Bezoar (Sp), Bezoarziege, Pasang (G), Chèvre à bézoard, Pasang, Egagre (F).
Called wild goat by biologists, who consider it the ancestor of the domestic goat and not a true ibex; however, it is commonly called an ibex by hunters and local residents worldwide.
DESCRIPTION The bezoar is a handsome, relatively slender animal with blackish-brown markings that contrast with the lighter overall color. Summer coat is reddish-brown, turning ashy gray in winter in adult males. Underparts and back of legs are white. The dark blackish areas include a dorsal stripe, shoulder stripes, flank stripes, front of legs, chest, tail, throat, face and beard. Callouses develop on the knees and sometimes on the chest. Males are characterized by large, scimitar-shaped, laterally compressed horns. The front edge is a sharp keel with a number of bold, sharp-edged, widely separated knobs. The female has short, slender horns and no beard; it is colored brownish-tan at all seasons, with a dark stripe from eye to muzzle.

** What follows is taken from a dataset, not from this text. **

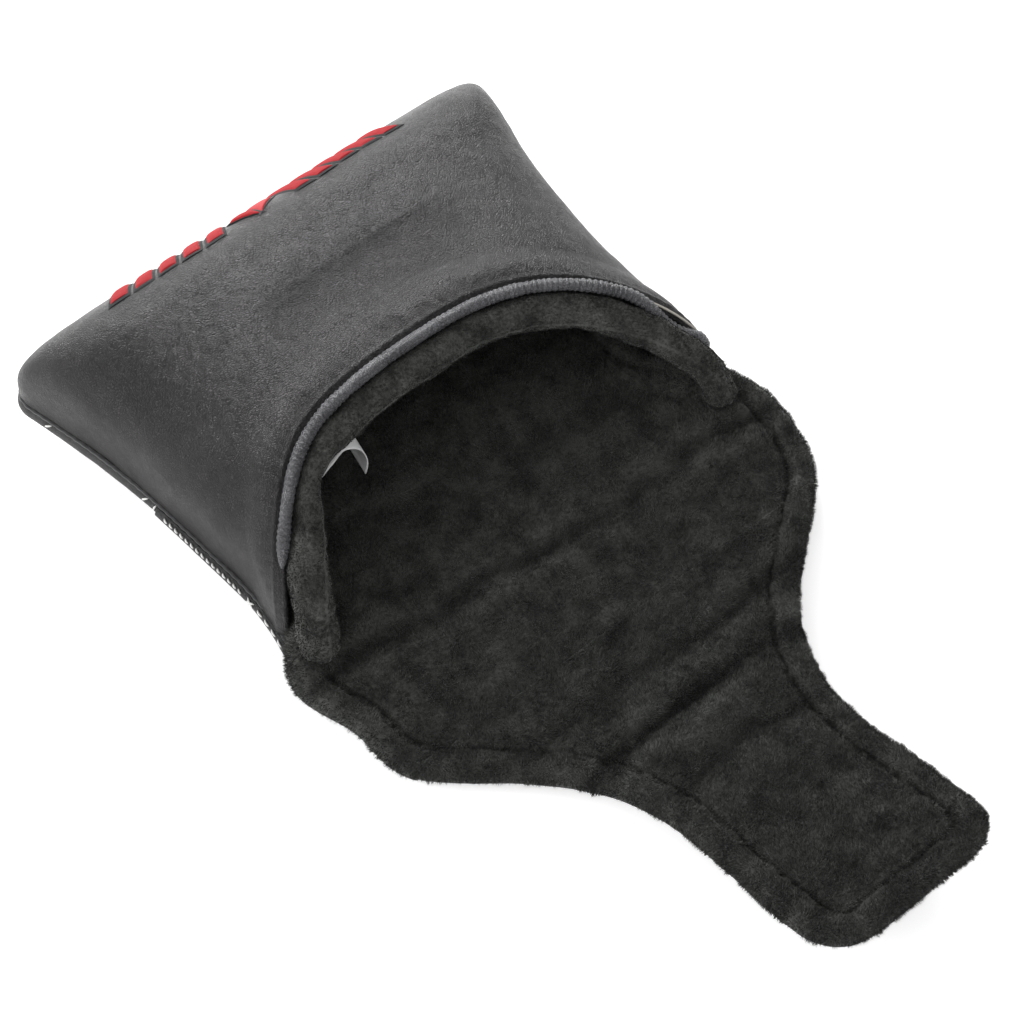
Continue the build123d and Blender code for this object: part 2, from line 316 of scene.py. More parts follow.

DISTRIBUTION & TAXONOMIC NOTES Indigenous European populations are found only on islands in the Mediterranean Sea. The Cretan ibex or agrimi (C. a. cretica), from the Lefka mountains at the western end of the island of Crete, is smaller and more distinctly colored than the typical bezoar of Asia, and many consider it more attractive. It, and the introduced population on the Aegean island of Theodorou, are believed to be of reasonably pure stock. Those from the Aegean islands of Dia, Agii Pantes, Erimomilos, Samothrake, Gioura and others are thought to be bezoar x domestic goat hybrids.
Some authorities state that bezoar ibexes were never evident on the European mainland, not even as fossils, while others think they may have survived in Bulgaria until about 1891. Bezoars of unknown origin were introduced in 1901 in the High Tatra Mountains on the borders of Slovakia and Poland, where they are said to have interbred with similarly introduced Nubian ibexes and reintroduced native Alpine ibexes, but these animals appear to have died out. However, one introduced population of bezoar exists in the Moravian region of the Czech Republic close to the Austrian border.
Outside Europe, the bezoar occurs in southwestern Asia from Turkey and Syria eastward to Afghanistan and Pakistan. It has been introduced in the wild in the state of New Mexico in the United States, and is found on private properties in many places.